NASA’s 3D-printing program began with making tiny wrenches and may end up building infrastructure on the moon. In between those moments, however, astronauts aboard the International Space Station are testing technology designed to make the printing process more efficient.
The space station is currently home to two 3D printers, one known as the Refabricator and another called the Additive Manufacturing Facility (AMF). A third device, the Recycler, is designed to recycle used material to save room and weight on the ISS, much like the Refabricator. Each works in a slightly different way, and astronauts are trying to determine which works best.

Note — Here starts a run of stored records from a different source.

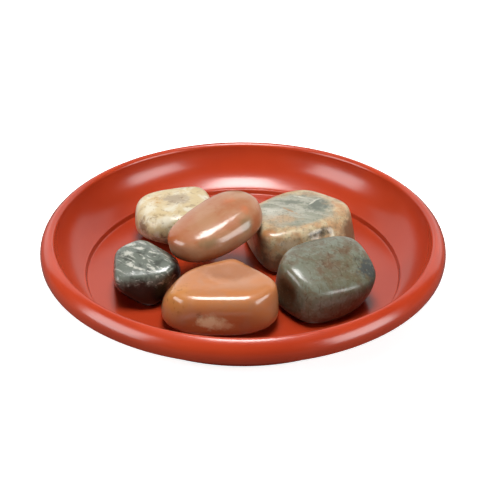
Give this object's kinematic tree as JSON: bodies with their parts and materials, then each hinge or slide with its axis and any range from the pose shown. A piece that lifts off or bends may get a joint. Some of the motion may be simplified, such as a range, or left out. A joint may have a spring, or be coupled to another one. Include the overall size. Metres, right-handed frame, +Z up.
{
  "type": "plant saucer with pebbles",
  "caption": "Round moulded plant saucer with a rolled rim and a recessed flat floor, holding loose polished river pebbles that lift out.",
  "frame": {"origin": "centre of the saucer's round foot, on the surface it stands on", "axes": "+Z up along the saucer's axis, +Y away from the viewer of the picture, +X to the viewer's right"},
  "size_m": [0.2, 0.2, 0.0415],
  "materials": {
    "saucer_plastic": "glossy moulded terracotta red",
    "pebble_back_right_stone": "tumbled, greenish grey with cream and orange bands",
    "pebble_back_left_stone": "tumbled, cream with ochre flecks",
    "pebble_front_stone": "polished orange brown with a pale patch",
    "pebble_right_stone": "polished grey green, mottled",
    "pebble_left_stone": "tumbled dark grey with white streaks",
    "pebble_top_stone": "polished pinkish brown"
  },
  "bodies": {
    "saucer": {"saucer": "saucer_plastic"},
    "back_right": {"pebble_back_right": "pebble_back_right_stone"},
    "back_left": {"pebble_back_left": "pebble_back_left_stone"},
    "front": {"pebble_front": "pebble_front_stone"},
    "right": {"pebble_right": "pebble_right_stone"},
    "left": {"pebble_left": "pebble_left_stone"},
    "top": {"pebble_top": "pebble_top_stone"}
  },
  "joints": [
    {"name": "back_right_lift", "type": "slide", "parent": "saucer", "child": "back_right", "axis": [0.6275, 0.4394, 0.6428], "range_m": [0, 0.12]},
    {"name": "back_left_lift", "type": "slide", "parent": "saucer", "child": "back_left", "axis": [-0.5495, 0.445, 0.7071], "range_m": [0, 0.12]},
    {"name": "front_lift", "type": "slide", "parent": "saucer", "child": "front", "axis": [-0.1861, -0.7195, 0.6691], "range_m": [0, 0.12]},
    {"name": "right_lift", "type": "slide", "parent": "saucer", "child": "right", "axis": [0.5495, -0.445, 0.7071], "range_m": [0, 0.12]},
    {"name": "left_lift", "type": "slide", "parent": "saucer", "child": "left", "axis": [-0.6409, -0.2988, 0.7071], "range_m": [0, 0.12]},
    {"name": "top_lift", "type": "slide", "parent": "saucer", "child": "top", "axis": [0, 0, 1], "range_m": [0, 0.08]}
  ]
}
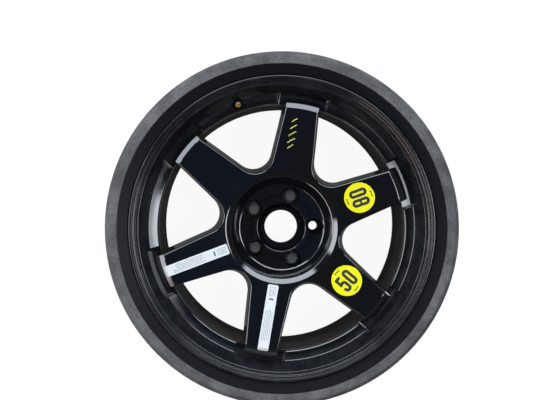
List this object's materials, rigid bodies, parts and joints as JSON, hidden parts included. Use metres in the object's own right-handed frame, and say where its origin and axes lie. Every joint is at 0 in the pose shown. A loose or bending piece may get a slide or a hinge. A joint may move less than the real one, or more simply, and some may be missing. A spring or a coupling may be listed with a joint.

In addition to basics such as tools and small parts, NASA hopes that eventually the 3D printers will be able to print items that are safe for food and medical use, and someday — once the planned Artemis 1 mission is complete — could even use moon dirt as printing material.
“You want to recycle what materials you have without having to take everything with you,” says Corky Clinton, associate director for the science and technology office at NASA’s Marshall Space Flight Center in Huntsville, Ala. “You don’t want to carry 1,000 spoons to Mars.”
NASA’s first 3D printer arrived on the ISS in 2014. It joined a traditional 2D printer that astronauts use to print out mission-critical documents and personal documents such as family photos, as featured in a 2018 “Feds in the Field” video.
Recycling 3D-Printed Material Creates a Regular Supply of Feedstock
The AMF was part of a technology demonstration to see how well printing worked in microgravity. The photo of smiling astronaut Butch Wilmore holding up the small wrench printed on board the ISS remains an iconic image of the In-Space Manufacturing program, Clinton says.
But that printer needed fresh material to create its tools. Sending that up to the ISS is costly; storing it takes up valuable space. NASA began researching ways to recycle plastic already on board the space station, including plastic packaging, 3D-printed tools that are no longer needed and other plastic waste.
The first recycling printer sent to the ISS, the Refabricator, has been on board for about a year. It was designed to recycle 3D-printed plastic into parts and tools that are then sent back to Earth for analysis to see how the recycling process affects the basic structure of the plastic.
Currently, astronauts are testing only the bonding properties of the recycled material; an anomaly is preventing them from further demonstrations of the print and recycling functions, Clinton says. The Refabricator will be coming back to Earth in December for a comprehensive evaluation.
NASA Moon Missions May Rely on Recycled Plastics
While using recycled material for printing will be handy on board the ISS, it will be even more valuable during Artemis, the planned crewed mission which will put the first woman on the moon in Phase 1 and explore building capabilities for future expeditions to Mars in Phase 2.
3D printing could help future astronauts build a base on the moon, Clinton says, creating buildings, roads, landing pads and other civil engineering works — and NASA plans to use dirt from the moon itself.
Doing tests on Earth is tricky, he says, because regolith (the scientific term for moon dust) has properties that can’t quite be simulated on Earth. “It’s not just the chemical composition, it’s the shape and the size of the granular structure, the processes — including extreme temperatures, thermal cycling and impacts — by which regolith is made on the moon,” he says.
Researchers also would like to figure out how to draw oxygen and metals from regolith — especially metals, which NASA is also working out how to recycle and use in printers. “We would like to not take any feedstock with us,” Clinton says.